── PROVIDED DATA

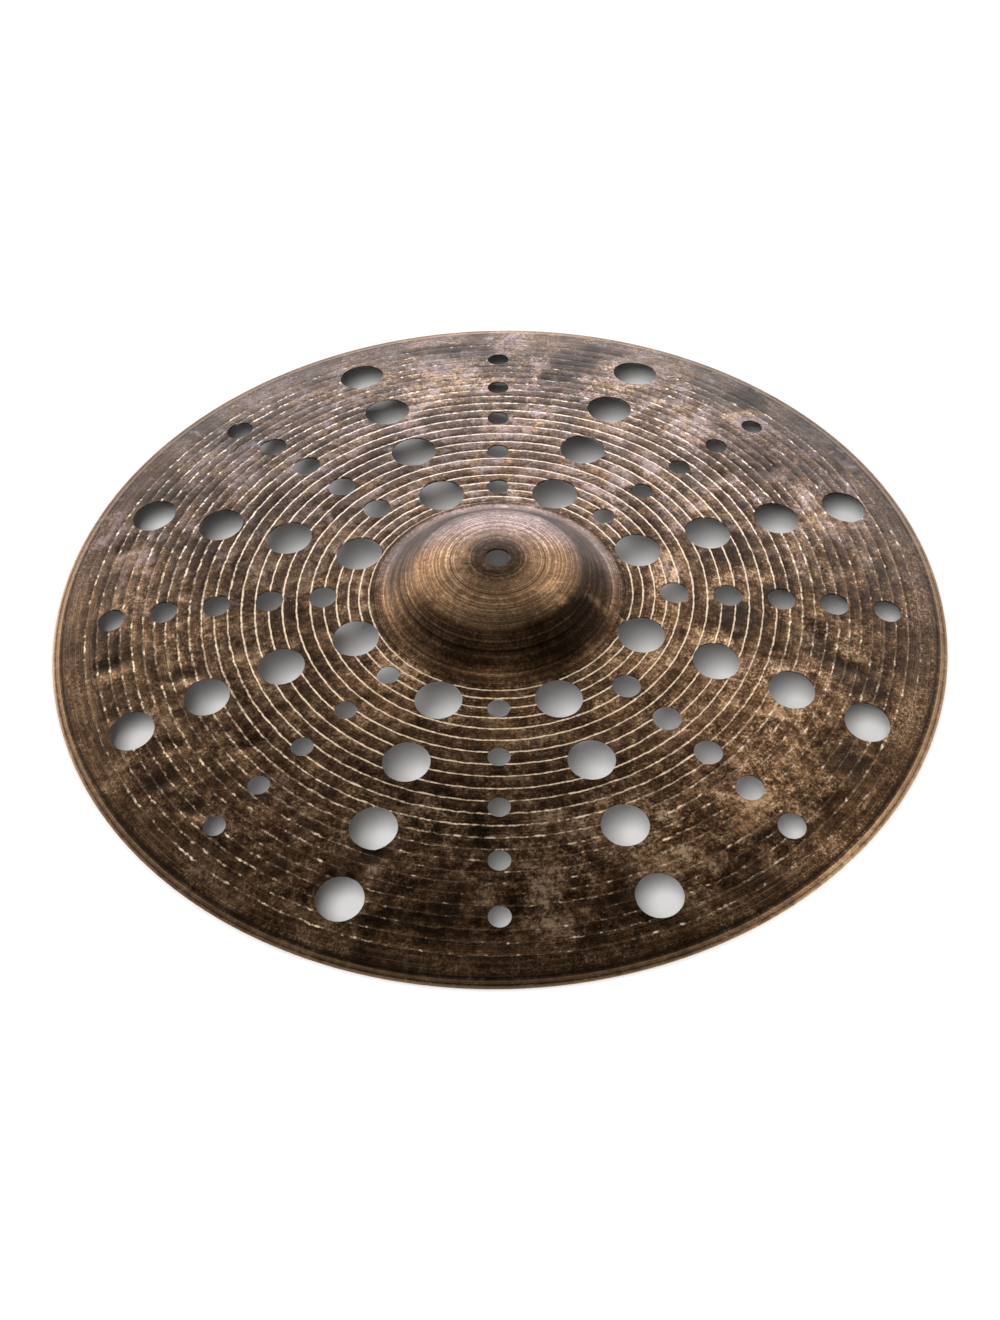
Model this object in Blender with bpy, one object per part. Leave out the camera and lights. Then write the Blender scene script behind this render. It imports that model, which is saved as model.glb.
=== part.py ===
"""Perforated crash cymbal, 18 in: one cast, hammered and lathed bronze plate.

Frame: metres, +Z up, origin at the centre of the rim's lowest plane, bell up.
The plate is a turned profile (bell, bow and edge) swept about Z, then drilled
with a mounting hole, eight rays of large holes and eight rays of small holes.
"""
import math

import bmesh
import bpy
from mathutils import Matrix, Vector

MM = 0.001

# Driving dimensions, in millimetres.
RIM_RADIUS = 228.6
EDGE_THICKNESS = 0.8
BOW_THICKNESS = 1.05
BELL_THICKNESS = 1.5
RIM_CHAMFER = 0.2
RIM_LAND_WIDTH = 0.8
RIM_LAND_RUNOUT = 1.0

# The bow falls ever faster outwards: slope = a + b*t + c*t*t, with t = r / RIM_RADIUS.
BOW_SLOPE_A = 0.097
BOW_SLOPE_B = -0.204
BOW_SLOPE_C = 0.422

BELL_TOP_HEIGHT = 52.1
BELL_SEAT_RADIUS = 9.0
BELL_DOME_RADIUS = 110.0
BELL_DOME_END = 40.0
BELL_SHOULDER_RADIUS = 14.0
BELL_FLANK_ANGLE = math.radians(46.0)
BELL_FOOT_RADIUS = 12.0

MOUNTING_HOLE_DIAMETER = 12.2
LARGE_HOLE_DIAMETER = 23.6
SMALL_HOLE_DIAMETER = 11.3
MEDIUM_HOLE_DIAMETER = 14.4

RAY_PITCH = math.radians(45.0)
LARGE_RAY_START = math.radians(22.5)
LARGE_HOLE_RADII = [77.5 + 39.8 * step for step in range(4)]
SMALL_HOLE_RADII = [77.5 + 29.1 * step for step in range(5)]
MEDIUM_HOLE_RADII = [89.3 + 27.3 * step for step in range(5)]
SMALL_HOLE_RAYS = (1, 2, 5, 6)

# Faceting of the sweep and of the drilled holes.
SWEEP_STEPS = 64
DOME_STEPS = 4
ARC_STEPS = 2
BOW_STEPS = 7
LARGE_HOLE_SIDES = 16
SMALL_HOLE_SIDES = 10
CUTTER_LENGTH = 12.0
WELD_DISTANCE = 0.00005

BRONZE_COLOUR = (0.20, 0.13, 0.075, 1.0)
BRONZE_ROUGHNESS = 0.42


def clear_scene():
    for item in list(bpy.data.objects):
        bpy.data.objects.remove(item, do_unlink=True)


def bow_slope(radius):
    """Fall of the bow per unit of radius."""
    t = radius / RIM_RADIUS
    return BOW_SLOPE_A + BOW_SLOPE_B * t + BOW_SLOPE_C * t * t


def bow_height(radius):
    """Height of the bow's top face above the rim's lowest plane."""
    def fallen(t):
        return BOW_SLOPE_A * t + BOW_SLOPE_B * t * t / 2 + BOW_SLOPE_C * t ** 3 / 3

    return EDGE_THICKNESS + RIM_RADIUS * (fallen(1.0) - fallen(radius / RIM_RADIUS))


def dome_point(radius):
    """Point of the bell's crown, a sphere cap; flat where the felts sit."""
    outer = max(radius, BELL_SEAT_RADIUS)
    seat_drop = BELL_DOME_RADIUS - math.sqrt(BELL_DOME_RADIUS ** 2 - BELL_SEAT_RADIUS ** 2)
    drop = BELL_DOME_RADIUS - math.sqrt(BELL_DOME_RADIUS ** 2 - outer ** 2) - seat_drop
    return (radius, BELL_TOP_HEIGHT - drop)


def shoulder_point(slope_angle):
    """Point of the shoulder arc, which turns the crown down into the flank."""
    start_angle = math.asin(BELL_DOME_END / BELL_DOME_RADIUS)
    start_radius, start_height = dome_point(BELL_DOME_END)
    radius = start_radius + BELL_SHOULDER_RADIUS * (math.sin(slope_angle) - math.sin(start_angle))
    height = start_height - BELL_SHOULDER_RADIUS * (math.cos(start_angle) - math.cos(slope_angle))
    return (radius, height)


def foot_point(foot_radius, slope_angle):
    """Point of the hollow arc that runs the flank out onto the bow at foot_radius."""
    bow_angle = math.atan(bow_slope(foot_radius))
    radius = foot_radius - BELL_FOOT_RADIUS * (math.sin(slope_angle) - math.sin(bow_angle))
    height = bow_height(foot_radius) + BELL_FOOT_RADIUS * (math.cos(bow_angle) - math.cos(slope_angle))
    return (radius, height)


def find_foot_radius():
    """Radius at which the foot arc meets both the straight flank and the bow."""
    flank_radius, flank_height = shoulder_point(BELL_FLANK_ANGLE)
    low = flank_radius + BELL_FOOT_RADIUS
    high = flank_radius * 2
    for _ in range(60):
        middle = (low + high) / 2
        start_radius, start_height = foot_point(middle, BELL_FLANK_ANGLE)
        on_flank = flank_height - math.tan(BELL_FLANK_ANGLE) * (start_radius - flank_radius)
        if on_flank > start_height:
            low = middle
        else:
            high = middle
    return middle


def spread(first, last, steps):
    """Evenly spaced values from first to last, both included."""
    return [first + (last - first) * step / steps for step in range(steps + 1)]


def top_profile():
    """Top face from the mounting hole to the rim, as (radius, height)."""
    foot_radius = find_foot_radius()
    dome_angle = math.asin(BELL_DOME_END / BELL_DOME_RADIUS)
    foot_angle = math.atan(bow_slope(foot_radius))
    points = [(MOUNTING_HOLE_DIAMETER / 2, BELL_TOP_HEIGHT)]
    points += [dome_point(radius) for radius in spread(BELL_SEAT_RADIUS, BELL_DOME_END, DOME_STEPS)]
    points += [shoulder_point(angle) for angle in spread(dome_angle, BELL_FLANK_ANGLE, ARC_STEPS)[1:]]
    points += [foot_point(foot_radius, angle) for angle in spread(BELL_FLANK_ANGLE, foot_angle, ARC_STEPS)]
    bow_end = RIM_RADIUS - RIM_CHAMFER
    points += [(radius, bow_height(radius)) for radius in spread(foot_radius, bow_end, BOW_STEPS)[1:]]
    return points


def thickness(radius):
    """Wall thickness: thick bell, thin bow, thinnest at the edge."""
    foot_radius = find_foot_radius()
    if radius <= BELL_DOME_END:
        return BELL_THICKNESS
    if radius <= foot_radius:
        share = (radius - BELL_DOME_END) / (foot_radius - BELL_DOME_END)
        return BELL_THICKNESS + (BOW_THICKNESS - BELL_THICKNESS) * share
    share = (radius - foot_radius) / (RIM_RADIUS - foot_radius)
    return BOW_THICKNESS + (EDGE_THICKNESS - BOW_THICKNESS) * share


def under_profile(top):
    """Underside from the rim back to the mounting hole, offset square to the top face."""
    land_end = RIM_RADIUS - RIM_CHAMFER - RIM_LAND_WIDTH
    runout_end = land_end - RIM_LAND_RUNOUT
    points = [(land_end, 0.0)]
    runout_wall = EDGE_THICKNESS / math.cos(math.atan(bow_slope(runout_end)))
    points.append((runout_end, bow_height(runout_end) - runout_wall))
    for index in range(len(top) - 2, 1, -1):
        before = Vector(top[index - 1])
        after = Vector(top[index + 1])
        along = (after - before).normalized()
        inward = Vector((along.y, -along.x))
        point = Vector(top[index]) + inward * thickness(top[index][0])
        points.append((point.x, point.y))
    points.append((BELL_SEAT_RADIUS, BELL_TOP_HEIGHT - BELL_THICKNESS))
    points.append((MOUNTING_HOLE_DIAMETER / 2, BELL_TOP_HEIGHT - BELL_THICKNESS))
    return points


def plate_profile():
    """Closed outline of the wall, clockwise: top face outwards, rim, underside inwards."""
    top = top_profile()
    rim_top = bow_height(RIM_RADIUS) - RIM_CHAMFER
    rim = [(RIM_RADIUS, rim_top), (RIM_RADIUS, RIM_CHAMFER), (RIM_RADIUS - RIM_CHAMFER, 0.0)]
    return top + rim + under_profile(top)


def make_plate():
    """The turned plate, before drilling: the outline swept once round Z."""
    outline = plate_profile()
    mesh = bpy.data.meshes.new("cymbal_plate")
    vertices = [(radius * MM, 0.0, height * MM) for radius, height in outline]
    edges = [(index, (index + 1) % len(outline)) for index in range(len(outline))]
    mesh.from_pydata(vertices, edges, [])
    plate = bpy.data.objects.new("cymbal_plate", mesh)
    bpy.context.scene.collection.objects.link(plate)
    sweep = plate.modifiers.new("sweep", "SCREW")
    sweep.axis = "Z"
    sweep.angle = math.tau
    sweep.steps = SWEEP_STEPS
    sweep.render_steps = SWEEP_STEPS
    sweep.use_merge_vertices = True
    sweep.merge_threshold = WELD_DISTANCE
    return plate


def add_drill(cutters, radius, angle, diameter, sides):
    """Add one drill, square to the bow at this radius and angle."""
    fall = math.atan(bow_slope(radius))
    centre = Vector((radius, 0.0, bow_height(radius))) * MM
    tilt = Matrix.Rotation(fall, 4, "Y")
    place = Matrix.Rotation(angle, 4, "Z") @ Matrix.Translation(centre) @ tilt
    bmesh.ops.create_cone(
        cutters,
        cap_ends=True,
        segments=sides,
        radius1=diameter / 2 * MM,
        radius2=diameter / 2 * MM,
        depth=CUTTER_LENGTH * MM,
        matrix=place,
    )


def make_drills():
    """All drills of the hole pattern in one cutter."""
    cutters = bmesh.new()
    for ray in range(8):
        for radius in LARGE_HOLE_RADII:
            angle = LARGE_RAY_START + ray * RAY_PITCH
            add_drill(cutters, radius, angle, LARGE_HOLE_DIAMETER, LARGE_HOLE_SIDES)
        fine = ray in SMALL_HOLE_RAYS
        diameter = SMALL_HOLE_DIAMETER if fine else MEDIUM_HOLE_DIAMETER
        for radius in SMALL_HOLE_RADII if fine else MEDIUM_HOLE_RADII:
            add_drill(cutters, radius, ray * RAY_PITCH, diameter, SMALL_HOLE_SIDES)
    mesh = bpy.data.meshes.new("hole_drills")
    cutters.to_mesh(mesh)
    cutters.free()
    drills = bpy.data.objects.new("hole_drills", mesh)
    bpy.context.scene.collection.objects.link(drills)
    drills.hide_render = True
    drills.display_type = "WIRE"
    return drills


def drill_plate(plate, drills):
    boolean = plate.modifiers.new("drilling", "BOOLEAN")
    boolean.operation = "DIFFERENCE"
    boolean.object = drills


def bronze_material():
    material = bpy.data.materials.new("patinated_bronze")
    material.use_nodes = True
    shader = material.node_tree.nodes["Principled BSDF"]
    shader.inputs["Base Color"].default_value = BRONZE_COLOUR
    shader.inputs["Metallic"].default_value = 1.0
    shader.inputs["Roughness"].default_value = BRONZE_ROUGHNESS
    return material


def main():
    clear_scene()
    plate = make_plate()
    drill_plate(plate, make_drills())
    plate.data.materials.append(bronze_material())
    plate.data.shade_smooth()


main()
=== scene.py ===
"""Looks of the perforated crash cymbal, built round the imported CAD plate.

Lengths are in millimetres until they are multiplied by MM; camera, floor and lights are in metres.
"""
import math

import bmesh
import bpy
import numpy as np
from mathutils import Matrix, Vector


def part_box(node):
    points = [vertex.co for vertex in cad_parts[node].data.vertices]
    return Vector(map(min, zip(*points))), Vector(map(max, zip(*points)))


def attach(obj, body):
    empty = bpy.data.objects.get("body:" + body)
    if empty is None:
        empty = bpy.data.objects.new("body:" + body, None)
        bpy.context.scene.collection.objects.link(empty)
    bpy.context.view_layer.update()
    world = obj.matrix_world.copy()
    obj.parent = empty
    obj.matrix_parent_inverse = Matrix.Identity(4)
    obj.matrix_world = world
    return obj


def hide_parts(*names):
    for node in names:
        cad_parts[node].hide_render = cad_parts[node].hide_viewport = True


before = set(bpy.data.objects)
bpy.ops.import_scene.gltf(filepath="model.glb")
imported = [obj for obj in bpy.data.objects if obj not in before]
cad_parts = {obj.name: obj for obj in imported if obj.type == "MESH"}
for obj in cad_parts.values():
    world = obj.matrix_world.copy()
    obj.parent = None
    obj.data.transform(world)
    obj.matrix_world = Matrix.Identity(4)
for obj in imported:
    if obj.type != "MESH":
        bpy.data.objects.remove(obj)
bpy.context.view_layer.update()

MM = 0.001
TAU = math.tau
NODE = "cymbal_plate"
BODY = "root"
SEED = 18

# ---- plate profile -------------------------------------------------------------------------------
low_corner, high_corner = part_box(NODE)
RIM_RADIUS = (high_corner.x - low_corner.x) / 2 / MM
BELL_TOP = high_corner.z / MM
EDGE_THICKNESS = 0.8
BOW_THICKNESS = 1.05
BELL_THICKNESS = 1.5
BOW_SLOPE = (0.097, -0.204, 0.422)
BELL_SEAT = 9.0
DOME_RADIUS = 110.0
DOME_END = 40.0
SHOULDER_RADIUS = 14.0
FLANK_ANGLE = math.radians(46.0)
FOOT_RADIUS = 12.0

# ---- drilled holes -------------------------------------------------------------------------------
MOUNTING_HOLE = 12.2
LARGE_HOLE = 23.6
SMALL_HOLE = 11.3
MEDIUM_HOLE = 14.4
LARGE_RADII = [77.5 + 39.8 * step for step in range(4)]
SMALL_RADII = [77.5 + 29.1 * step for step in range(5)]
MEDIUM_RADII = [89.3 + 27.3 * step for step in range(5)]
RAYS = 8
SMALL_RAYS = (1, 2, 5, 6)
HOLE_EDGE_WEAR = 0.22
DRILL_MARGIN = 1.0
LARGE_SIDES = 56
FINE_SIDES = 36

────

» **WORK TO COMPLETE**
Give again, word for word, every line of the listing above from the one with "drill_plate(plate, make_drills())" to the one with "for node in", both inclusive, and nothing beyond them.

» **ANSWER TO THE EXERCISE**
    drill_plate(plate, make_drills())
    plate.data.materials.append(bronze_material())
    plate.data.shade_smooth()


main()
=== scene.py ===
"""Looks of the perforated crash cymbal, built round the imported CAD plate.

Lengths are in millimetres until they are multiplied by MM; camera, floor and lights are in metres.
"""
import math

import bmesh
import bpy
import numpy as np
from mathutils import Matrix, Vector


def part_box(node):
    points = [vertex.co for vertex in cad_parts[node].data.vertices]
    return Vector(map(min, zip(*points))), Vector(map(max, zip(*points)))


def attach(obj, body):
    empty = bpy.data.objects.get("body:" + body)
    if empty is None:
        empty = bpy.data.objects.new("body:" + body, None)
        bpy.context.scene.collection.objects.link(empty)
    bpy.context.view_layer.update()
    world = obj.matrix_world.copy()
    obj.parent = empty
    obj.matrix_parent_inverse = Matrix.Identity(4)
    obj.matrix_world = world
    return obj


def hide_parts(*names):
    for node in names:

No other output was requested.